Lei racconta una realtà tragica attraverso linguaggi inaspettatamente semplici. La sua non è un’arte “urlata” o esageratamente provocatoria…
– Perché cerco di lavorare con la periferia del corpo, con ciò che resta, con la traccia
Riprendendo la frase della sua azione filmata “Camiseta”, creata appositamente per “Frontera” e svoltasi nelle città di Juarez, Kassel e Bolzano, “quanto dolore può sopportare ancora Ciudad Juárez”?
– Non so quanto possa sopportare ancora, però so quello che ha sopportato fino ad ora: l’omicidio di più di 600 donne e ragazze, più di 5000 morti in 3 anni, l’estorsione a danni di imprese e scuole, la manipolazione dell’informazione, la speculazione edilizia, l’esodo di oltre 200 mila persone, lo sfruttamento nel lavoro, la violenza urbana, sequestri di persona, il traffico di esseri umani, di droga e di armi, la militarizzazione, la distruzione del suo centro storico… e nonostante tutto Ciudad Juárez resiste.

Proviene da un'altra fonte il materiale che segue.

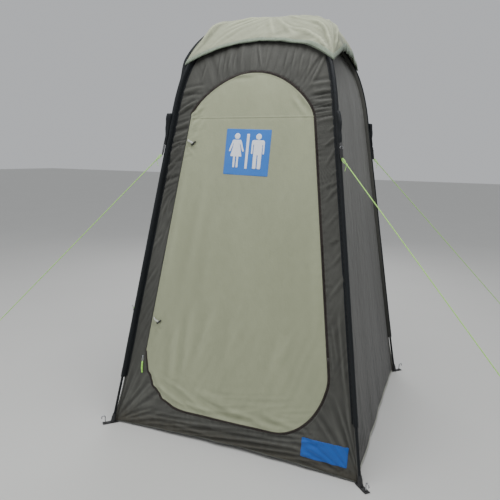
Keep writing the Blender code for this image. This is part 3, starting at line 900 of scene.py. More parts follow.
@dataclass(frozen=True)
class Netting(Finish):
    """Fine insect netting that lets some light through."""

    cell: float = 0.0022
    open_share: float = 0.42

    def fill(self, graph: NodeGraph) -> None:
        """Sets the shader's sockets."""
        cloth = graph.cloth_place()
        thread = graph.math("MAXIMUM", *(graph.threads(cloth, self.cell, axis) for axis in "XY"))
        colour = graph.tint(graph.grain(cloth, 30.0), self.colour, (1.0, 1.6), 0.3, 0.7)
        solid = graph.math("GREATER_THAN", thread, 1 - (1 - self.open_share) ** 2)
        graph.set(Alpha=solid, Base_Color=colour, Roughness=0.8, Normal=graph.bump(thread, 0.0002))


@dataclass(frozen=True)
class Webbing(Finish):
    """Woven tape or strap with ribs along its length."""

    rib: float = 0.0016

    def fill(self, graph: NodeGraph) -> None:
        """Sets the shader's sockets."""
        cloth = graph.cloth_place()
        ribs, picks = graph.threads(cloth, self.rib, "X"), graph.threads(cloth, self.rib / 0.8, "Y")
        woven = graph.math("MULTIPLY", ribs, picks)
        share = graph.math("ADD", woven, graph.grain(cloth, 60.0))
        colour = graph.tint(share, self.colour, (0.72, 1.25), 0.3, 1.3)
        bump = graph.bump(woven, self.rib * 0.25)
        graph.set(Base_Color=colour, Roughness=0.7, Sheen_Weight=0.15, Normal=bump)


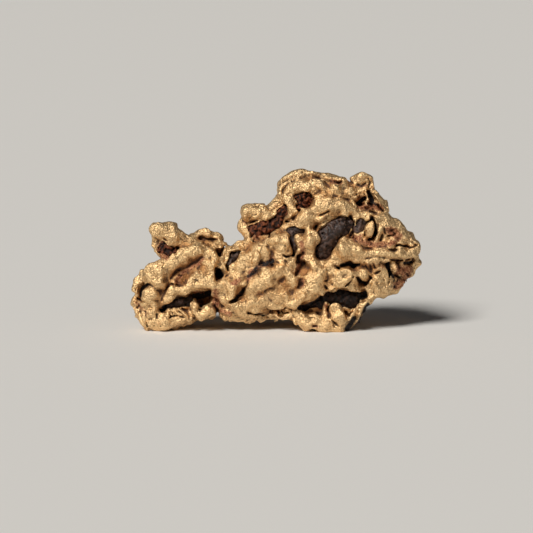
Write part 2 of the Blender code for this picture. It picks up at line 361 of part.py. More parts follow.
def make_hollow_cutter():
    """Every hollow and every grain's pocket, as one closed cutter."""
    shape = bmesh.new()
    for sweep, route in HOLLOWS.values():
        add_fold(shape, route, sweep=sweep * MM)
    for route in GRAINS.values():
        add_fold(shape, route, swell=GRAIN_CLEARANCE)
        mouth = [(x, y - 1.6, z, 0.85 * r) for x, y, z, r in route]
        add_fold(shape, mouth, sweep=1.4 * MM)
    cutter = new_object("hollow_cutter", shape)
    add_remesh(cutter, HOLLOW_VOXEL)
    return cutter


def make_floor_cutter():
    """A slab whose top face is the floor. What the folds reach below it is worn flat."""
    shape = bmesh.new()
    bmesh.ops.create_cube(shape, size=1.0)
    bmesh.ops.scale(shape, vec=(80 * MM, 60 * MM, 10 * MM), verts=shape.verts)
    bmesh.ops.translate(shape, vec=(0, 0, -5 * MM), verts=shape.verts)
    return new_object("floor_cutter", shape)


def make_folds(name, tables, lump_height):
    """The folds of a few tables as one skin, roughened by lumps of the given height."""
    shape = bmesh.new()
    for folds in tables:
        for route in folds.values():
            add_fold(shape, route)
    skin = new_object(name, shape)
    add_remesh(skin, GOLD_VOXEL)
    add_smooth(skin, SMOOTHING_PASSES)
    add_lumps(skin, "VORONOI", LUMP_SIZE, -lump_height)
    return skin


def make_gold(hollows, floor, material):
    """Cores and back folds, roughened; then the front folds, the hollows and the worn feet."""
    gold = make_folds("gold_nugget", (CORES, BACK_FOLDS), BACK_LUMP_HEIGHT)
    front = make_folds("front_folds", (FRONT_FOLDS,), FRONT_LUMP_HEIGHT)
    add_lumps(gold, "CLOUDS", SWELL_SIZE, SWELL_HEIGHT)
    add_remesh(gold, GOLD_VOXEL)
    add_remesh(front, GOLD_VOXEL)
    add_boolean(gold, front, "UNION")
    add_remesh(gold, GOLD_VOXEL)
    add_boolean(gold, hollows, "DIFFERENCE")
    add_remesh(gold, GOLD_VOXEL)
    add_smooth(gold, SMOOTHING_PASSES)
    thin_to(gold, GOLD_TRIANGLES)
    add_boolean(gold, floor, "DIFFERENCE")
    gold.data.materials.append(material)
    return gold, front


def centre_on_floor(frame, nodes):
    """Moves the whole nugget so that the row frame's origin is at the middle of its box, on the floor."""
    bpy.context.view_layer.update()
    graph = bpy.context.evaluated_depsgraph_get()
    corners = []
    for node in nodes:
        evaluated = node.evaluated_get(graph)
        corners += [evaluated.matrix_world @ vertex.co for vertex in evaluated.data.vertices]
    for axis in (0, 1):
        side = [corner[axis] for corner in corners]
        frame.location[axis] -= (min(side) + max(side)) / 2


def main():
    for obj in list(bpy.data.objects):
        bpy.data.objects.remove(obj)
    gold_metal = metal_material("gold", GOLD_COLOUR, 0.38, 1.0)
    ironstone = metal_material("ironstone", IRONSTONE_COLOUR, 0.45, 0.0)

    frame = bpy.data.objects.new("nugget_frame", None)
    bpy.context.scene.collection.objects.link(frame)
    frame.rotation_euler.x = -LEAN_BACK
    frame.location.z = -FLOOR_UNDER_FACE

    hollows = make_hollow_cutter()
    floor = make_floor_cutter()
    gold, front = make_gold(hollows, floor, gold_metal)
    grains = [make_grain(name, route, ironstone) for name, route in GRAINS.items()]
    for node in (gold, front, hollows, *grains):
        node.parent = frame
    centre_on_floor(frame, [gold, *grains])


main()
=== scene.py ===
# %% [markdown]
# # A gold nugget, dressed in Blender
#
# A nugget is one lump of native gold that grew and was squeezed round pieces of ironstone. Its rough solid
# comes from the CAD model, which gives the true size and the place of every stone. This lesson gives that
# solid its skin: sharp folds, pits, cracks, a hammered satin surface, and rust in the hollows.
#
# The long tables below are drawings: each row is one fold, hollow, crease, stain or patch of painted
# shadow, and its name says where it is. The code between them is short, and treats every row alike.
#
# The first cell loads the model. It is the fixed frame that everything else is measured from, so nothing in
# it is moved. Lengths below are in millimetres, because the nugget is 45 mm long, and are turned into
# Blender's metres when a mesh is made.

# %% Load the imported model
import math

import bpy
import numpy as np
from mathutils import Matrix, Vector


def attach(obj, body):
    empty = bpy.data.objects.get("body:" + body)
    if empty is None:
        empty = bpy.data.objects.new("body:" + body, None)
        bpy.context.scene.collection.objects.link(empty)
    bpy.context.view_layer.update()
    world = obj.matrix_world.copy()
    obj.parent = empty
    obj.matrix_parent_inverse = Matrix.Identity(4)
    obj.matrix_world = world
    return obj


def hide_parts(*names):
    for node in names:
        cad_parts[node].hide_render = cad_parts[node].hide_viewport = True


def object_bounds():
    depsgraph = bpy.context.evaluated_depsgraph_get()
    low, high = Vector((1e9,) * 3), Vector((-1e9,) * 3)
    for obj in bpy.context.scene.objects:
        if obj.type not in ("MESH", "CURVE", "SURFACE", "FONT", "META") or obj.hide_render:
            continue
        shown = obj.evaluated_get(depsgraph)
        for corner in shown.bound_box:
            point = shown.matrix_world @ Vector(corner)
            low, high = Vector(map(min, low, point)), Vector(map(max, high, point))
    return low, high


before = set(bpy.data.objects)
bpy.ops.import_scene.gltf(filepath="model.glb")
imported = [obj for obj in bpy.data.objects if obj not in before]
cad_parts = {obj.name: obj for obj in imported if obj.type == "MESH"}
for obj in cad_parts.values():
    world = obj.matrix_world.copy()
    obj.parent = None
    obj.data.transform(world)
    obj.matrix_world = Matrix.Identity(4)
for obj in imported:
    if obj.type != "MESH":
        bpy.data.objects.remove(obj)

import openvdb as vdb
from mathutils import Matrix, Vector

cad_low, cad_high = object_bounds()
METRES = 0.001
STONES = sorted(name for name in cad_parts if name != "gold_nugget")
print("CAD box, mm:", [round(v / METRES, 2) for v in (cad_high - cad_low)], "stones:", len(STONES))

# %% [markdown]
# ## The face-on drawing
#
# The nugget was measured in a drawing of its face: x to the right, z up, and y into the picture, so a
# smaller y is nearer to the viewer. To stand on the floor it leans back a little. One turn and one shift
# take every place of the drawing to the frame, and the camera uses the same turn, so it sees the face as
# it was drawn.

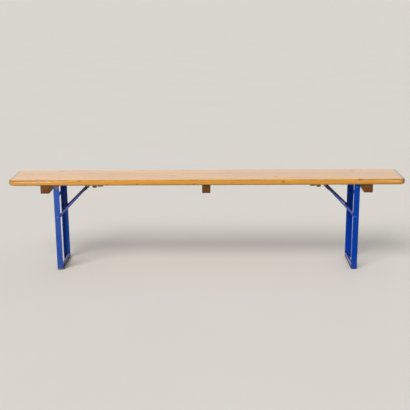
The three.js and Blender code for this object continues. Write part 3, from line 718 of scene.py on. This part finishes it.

Ha subito mai ripercussioni per il suo impegno e le sue denunce sui fatti di Ciudad Juárez?
(Teresa Margolles fa un gesto del capo come a dire “si, ovvio”) – Io non sono importante, io vado via quando voglio. È la gente che sta lì tutti giorni, loro sono i veri esposti. Credo che sia più esposta la popolazione nella sua quotidianità, di giorno in giorno.
Dopo il grande successo della mostra alla Gam di Torino lo scorso inverno, Raffaella Cortese è orgogliosa di presentare la prima personale in una galleria italiana di Martha Rosler. In mostra una selezione di lavori dagli anni ’70 fino ai suoi più recenti fotocollage, inediti in Italia, legati tra loro dall’idea del viaggio e della guerra che ha caratterizzato fin dai suoi inizi l’opera della Rosler.
Martha Rosler è una della più importanti figure nella scena artistica dagli anni ’60 ad oggi, nel suo lavoro pionieristico e sperimentale ha utilizzato diversi media: dal video alla fotografia, dall’installazione alla performance, al testo-fotografico fino a scritti critici. Il suo lavoro si è spesso interessato alla vita sociale e alla sfera pubblica manifestando spesso precise posizioni rispetto a temi quali il femminismo e la guerra.
Tra i lavori più noti della Rosler si riconoscono i fotocollage della serie Bringing the War Home (1967-72), che uniscono immagini di guerra a interni domestici confortevoli ed eleganti.
All’inizio dell’invasione dell’Iraq da parte degli USA, Rosler ritorna sulla serie degli anni ‘ 70, attualizzando i foto collage con nuovi spazi, tecnologie e la rappresentazione stessa della guerra, come è facile intuire in Prospect for Today, Point and shoot o Invasion (2008).
Retrospettive di Martha Rosler sono state realizzate in Europa e a New Yok, tra 1998 and 2000, al New Museum e allI’International Center of Photography. Nel 2007 Il Worcester Art Museum, Massachusetts ha dedicato una mostra solo ai suoi fotocollage.
I suoi lavori sono stati esposti recentemente alla Biennale di Singapore, WACK! Art and the Feminist Revolution al The Museum of Contemporary Art, Los Angeles, PS1 in Queens, UnMonumental al The New Museum, New York, Documenta 12 e Skulptur Projekte Münster, nel 2007; e Ambitions d’Art at Institut d’Art Contemporain a Villeurbanne, Francia, nel 2008.
I suoi scritti sono stati pubblicati sia in cataloghi che su riviste e 14 sono i suoi libri distribuiti in diverse lingue sulla sua produzione fotografica, di saggi e di testi. Decoys and Disruptions: Selected Writings, 1975-2001, un libro di saggi scritti da Martha Rosler è stato pubblicato dalla MIT Press nel 2004 (ristampato, 2008). Altri progetti includono la Biblioteca di Martha Rosler -Martha Rosler Library- , una mostra itinerante di 8.000 volumi provenienti dalla collezione di Martha Rosler e il progetto If you lived here still in collaborazione con e-flux.
Martha Rosler è nata a Brooklyn, dove vive e lavora. Ha insegnato al M.F.A. dell’ University of California, San Diego, e al B.A. del Brooklyn College. Il suo lavoro è nelle collezioni dei maggiori musei internazionali tra cui: the Metropolitan Museum, the Whitney Museum, the Museum of Modern Art, the Guggenheim in New York, the Art Institute of Chicago, the San Francisco Museum of Modern Art, the Art Gallery of Ontario, Victoria and Albert Museum di London, e le Generali Foundation in Vienna. Martha Rosler è costantemente invitata a tenere conferenze e convegni in tutto il mondo.